1. The problem statement, all variables and given/known data An ice cube (mass 30 g) at 0 degrees celsuis is left sitting on the kitchen table, where it graduallyy melts. The temperature in the kitchen is 25 degrees celsuis. Calculate the entropy of the water (from melted ice ) as its temperature rises from 0 degrees celsuis to 25 degrees celsuis. 2. Relevant equations c(ice)=2.0 J/g*C c(water)=4.18 J/g*C delta(S)= Q/T; Q=C*delta(T)=c*m*delta(T)/T 3. The attempt at a solution delta(S)= Q/T=c*m*delta(T)/T= ((4.18)*(30 g)*(25 Kelvins))/298 Kelvins= 10.52 J/K
[itex]\Delta S = \frac{Q}{T}[/itex] isn't going to give the right answer, because T isn't constant. Try integrating [tex]dS=c\,m\,\frac{dT}{T}[/itex] and plugging the initial and final temperatures into the resulting equation.

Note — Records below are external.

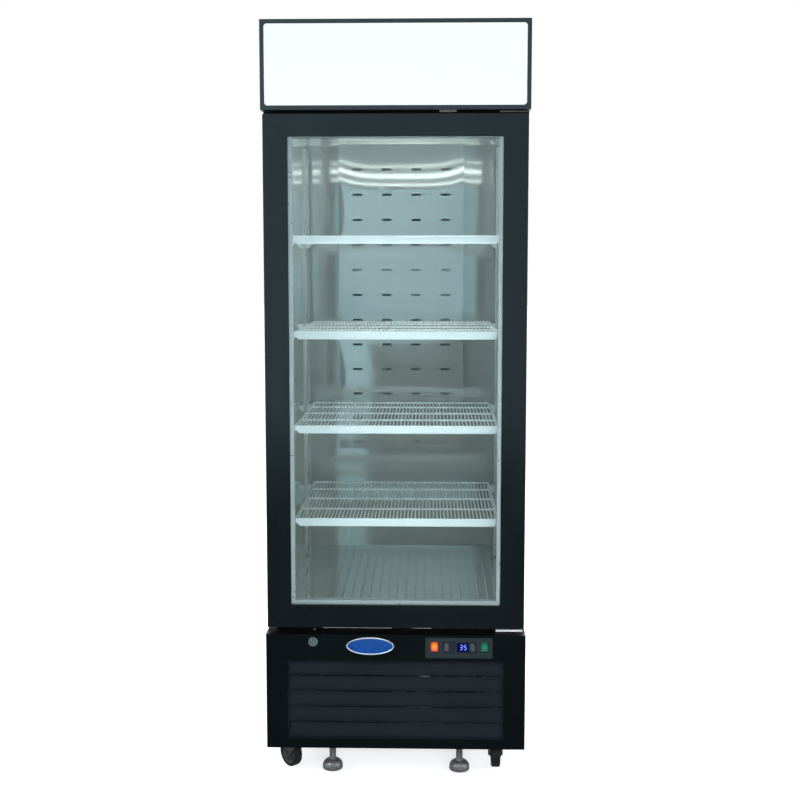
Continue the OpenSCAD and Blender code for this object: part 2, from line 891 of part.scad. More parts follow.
side_panels();
roof_panel();
rear_panel();
foam_insulation();
liner_panels();
front_frame();
machine_frame();
rear_grille();
base_front_panel();
louver_grille();
cable_inlet();
header_housing();
header_diffuser();
led_strips();
air_duct_panel();
evaporator_coil();
fan_motors();
evaporator_fan_blade();
condenser_fan_blade();
condenser_coil();
compressor();
drain_pan();
shelf_pilasters();
shelf_clips();
shelf(0);  // shelf_1
shelf(1);  // shelf_2
shelf(2);  // shelf_3
shelf(3);  // shelf_4
shelf_front_rails();
door_stiles();
door_rails();
glass_outer();
glass_inner();
glass_spacer();
door_gasket();
hinge_bracket_top();
hinge_bracket_bottom();
torsion_closer();
door_switch_strap();
lock_body();
lock_plug();
lock_bolt();
control_bezel();
light_switch();
power_switch();
thermostat();
thermostat_key_left();
thermostat_key_right();
badge_blank();
caster_plates();
caster_fork_left();
caster_fork_right();
rear_caster_brackets();
wheel_front_left();
wheel_front_right();
wheel_rear_left();
wheel_rear_right();
levelling_foot_left();
levelling_foot_right();
panel_screws();
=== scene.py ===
"""Looks for the glass door merchandiser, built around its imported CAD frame. Metres, +Z up, door to -Y."""
import json
import math

import bmesh
import bpy
from mathutils import Matrix, Vector

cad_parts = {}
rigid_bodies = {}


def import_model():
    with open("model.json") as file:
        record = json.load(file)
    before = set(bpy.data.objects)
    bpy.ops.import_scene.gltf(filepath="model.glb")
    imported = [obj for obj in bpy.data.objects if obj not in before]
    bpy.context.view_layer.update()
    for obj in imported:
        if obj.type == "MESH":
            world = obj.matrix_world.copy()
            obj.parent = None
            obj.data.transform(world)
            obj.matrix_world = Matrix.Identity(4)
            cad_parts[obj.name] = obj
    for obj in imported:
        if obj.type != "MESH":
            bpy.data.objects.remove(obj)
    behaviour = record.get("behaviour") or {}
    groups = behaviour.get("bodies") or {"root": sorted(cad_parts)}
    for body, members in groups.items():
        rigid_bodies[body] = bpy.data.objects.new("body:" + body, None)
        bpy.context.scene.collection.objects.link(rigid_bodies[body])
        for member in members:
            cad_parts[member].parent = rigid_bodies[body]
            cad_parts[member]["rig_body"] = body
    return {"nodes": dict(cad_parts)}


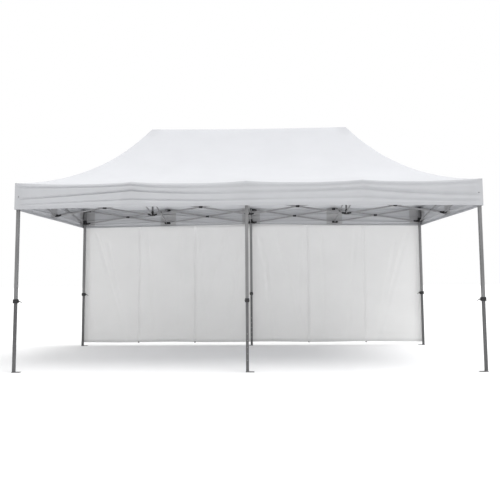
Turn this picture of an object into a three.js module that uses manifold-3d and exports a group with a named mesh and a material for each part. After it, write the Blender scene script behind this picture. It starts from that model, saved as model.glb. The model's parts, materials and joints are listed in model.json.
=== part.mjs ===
// Pop up canopy with six legs, two roof peaks and two rear walls.
// Millimetres. X runs along the long side, -Y is the open front, +Z is up, the feet stand on z = 0.
// The frame is a grid of scissor trusses: every bar falls or rises from a leg to the middle of a bay.
import * as THREE from 'three';
import { mergeVertices } from 'three/addons/utils/BufferGeometryUtils.js';
import Module from 'manifold-3d';

const wasm = await Module();
wasm.setup();

// Plan: legs stand on a grid of two square bays, side by side.
const BAY = 2900;
const DEEP = BAY / 2;

// Levels of the frame.
const TOP_PIN_Z = 2317;
const LOW_PIN_Z = 2097;
const LEG_TOP_Z = 2337;
const LOCK_LOW_Z = 851;
const LOCK_HIGH_Z = 896;

// Lever of a leg's lock.
const LEVER_PIVOT_OUT = 36;
const LEVER_PIVOT_Z = 873;

// Tubes of a leg: the inner one slides in the outer one.
const OUTER_HALF = 20;
const BORE_HALF = 18.4;
const INNER_HALF = 18;
const INNER_WALL = 1.6;
const INNER_TOP_Z = 1090;
const PLATE_THICK = 5;
const PLATE_LONG = 104;
const PLATE_WIDE = 60;

// Flat scissor bars. The two bars of a pair lie on either side of their truss's middle plane.
const PIN_OUT = 60;
const BAR_PLANE = 7;
const BAR_THICK = 12;
const BAR_HALF_DEPTH = 12.5;
const PIN_R = 3.5;
const HOLE_R = 4.6;
const BAR_RUN = BAY / 2 - PIN_OUT;
const BAR_DROP = TOP_PIN_Z - LOW_PIN_Z;
const BAR_LONG = Math.hypot(BAR_RUN, BAR_DROP);
const BAR_TILT = Math.atan2(BAR_DROP, BAR_RUN);

// Brackets that hold the bars' ends.
const ARM_HALF_WIDE = 18.5;
const ARM_HALF_HIGH = 12;
const SLOT_GAP = 0.5;
const COLLAR_HALF = 26;
const SLEEVE_GAP = 0.5;
const SLEEVE_UP = 34;
const HUB_PIN_OUT = 30;

// Peak poles.
const PEAK_X = 1450;
const POLE_R = 14;
const POLE_TOP_Z = 3372;

// Roof: a sagging slope from each eave to the ridge, with a valance hanging from the eave.
const EAVE_X = 2930;
const EAVE_Y = 1505;
const EAVE_Z = 2349;
const RIDGE_Z = 3421;
const VALANCE_Z = 2025;
const CLOTH = 3;
const SLOPE_RINGS = 10;
const STRAIGHT_SHARE = 0.3;
const SAG_POWER = 2.34;

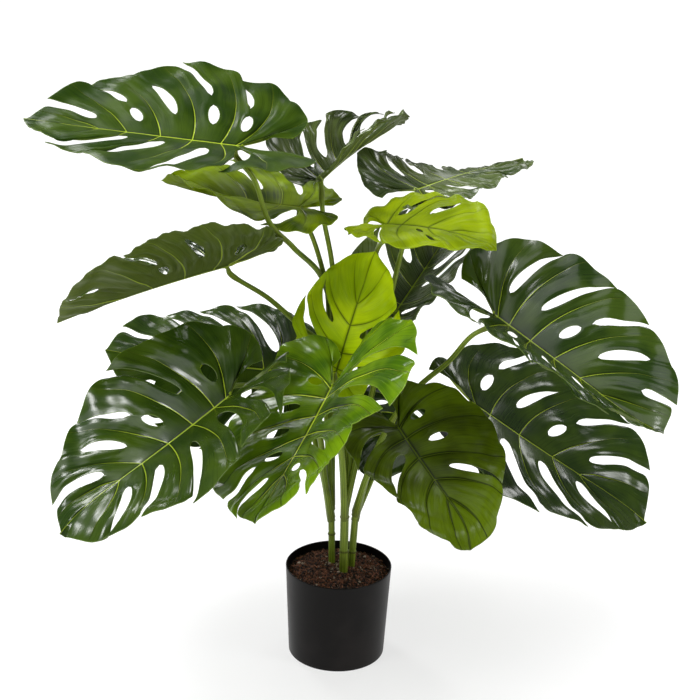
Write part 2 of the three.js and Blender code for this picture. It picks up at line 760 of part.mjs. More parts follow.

You simply have to integrate (sum over the transformation path) [tex]dS=\frac{dU}{T} + \frac{PdV}{T} - \sum_i \frac{\mu_i dN_i}{T}[/tex] Fourier's law tells you that [tex]dU=\rho c dT[/tex] hence what is written above. You could also ask yourself what has happened with the second term (the last one is irrelevant here) [tex]\frac{PdV}{T}[/tex] Hint: linked to the ice coefficient of thermal expansion [tex]\alpha=\frac{1}{V}\left(\frac{\partial V}{\partial T}\right)_P[/tex]